Course 8 – Bisque Our Way
One of the more beautiful parts of this Chef’s Table experience comes in this dish, which is especially small upon its initial serving. While you’re wondering whether anything is due to be added to this, the chefs approach from behind your seat and answer this question by simultaneously pouring two mixtures either side of the central brioche bun.
The bisque is made from a two parts tomato, three parts basil composition which quickly soaks into the brioche and garlic chips. This isn’t a problem though as there’s plenty of it to enjoy, whether you like your brioche flavoured or not.
Course 9 – Barramundi with Lobster Foam
Another dish which is finished in front of your eyes, this seafood item is served up without the sauce at first but this is then quickly added. The supporting cast of characters around this dish lend themselves more to dessert than a main course, these being pop corn pudding and lemon macaroon, but this is more balanced out by two piles of chorizo sausage crust.
With Australia being a major source of some of the world’s most delicious seafood, the barramundi is juicy and tender. You’ll also want to mix in some of the lobster foam which is nicely presented inside some flower petals. All in all, a quality dish with a sweet element.
Course 10 – Wagyu Beef with Bone Marrow Soufflé
In what looks excessively elegant and in line with preceding dishes in terms of presentation is really just the ultra-comfortable steak and potato this time around – very much a comfort dish you are sure to love. As Wagyu tends to do, the beef is incredibly easy to cut and has been cooked to medium rare – despite its fairly blackened exterior.

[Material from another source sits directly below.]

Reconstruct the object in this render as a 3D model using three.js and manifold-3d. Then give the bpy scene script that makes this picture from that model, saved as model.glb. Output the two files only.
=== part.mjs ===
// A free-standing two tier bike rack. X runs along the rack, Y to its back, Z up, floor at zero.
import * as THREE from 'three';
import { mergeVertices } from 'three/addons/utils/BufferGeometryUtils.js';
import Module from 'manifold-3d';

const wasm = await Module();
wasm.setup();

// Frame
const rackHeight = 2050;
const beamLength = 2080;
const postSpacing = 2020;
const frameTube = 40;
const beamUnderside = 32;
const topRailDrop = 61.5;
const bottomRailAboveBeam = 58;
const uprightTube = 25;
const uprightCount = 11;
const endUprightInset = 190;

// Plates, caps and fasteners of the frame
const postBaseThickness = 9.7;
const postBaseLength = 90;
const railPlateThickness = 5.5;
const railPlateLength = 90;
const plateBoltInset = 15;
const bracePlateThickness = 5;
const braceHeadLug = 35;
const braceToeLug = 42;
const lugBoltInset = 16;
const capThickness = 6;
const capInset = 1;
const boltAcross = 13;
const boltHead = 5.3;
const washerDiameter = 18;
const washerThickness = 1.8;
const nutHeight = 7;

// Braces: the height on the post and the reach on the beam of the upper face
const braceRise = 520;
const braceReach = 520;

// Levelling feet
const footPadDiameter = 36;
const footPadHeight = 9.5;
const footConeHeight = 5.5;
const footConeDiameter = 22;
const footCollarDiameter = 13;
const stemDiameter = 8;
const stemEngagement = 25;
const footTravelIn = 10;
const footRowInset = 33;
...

A delicious potato cube rests to the side of the beef, with the bone marrow soufflé on the other side. A green onion and garlic panisse has been nicely arranged around a segment of the plate and goes nicely with the beef to balance the flavour.
Course 11 – Dessert from the Pastry Chef
To close the Chef’s Table experience, a menagerie of sweetness is served up consisting of sea salt praline chocolate, a few dollops of raspberry mojito ice cream, lime cake, apricot vanilla gel and citrus cream. Unless your dessert palate caters to all possible flavours, not every part of this dish will appeal to you.
Chocoholics are well covered with the praline chocolate cake truly delectable and built high enough to make each mouthful quite substantial – you’ll need to lie this one down and take it in smaller portions. The raspberry mojito is particularly sweet and is also best taken in small bites. But you’ll want more of the citrus cream which is only light in texture.
A seat at the Chef’s Table experience is priced at $90 per head and is offered usually once every three or four days depending on the length of your cruise. It will occur at least once per sailing irrespective of the duration and can occur on as many as four separate occasions for a longer voyage, to ensure as many guests as possible have a chance to enjoy it. On each occasion, 16 people can be accommodated, and it is wise to allow three hours for the entire service from start to finish. Plan the rest of your evening around it.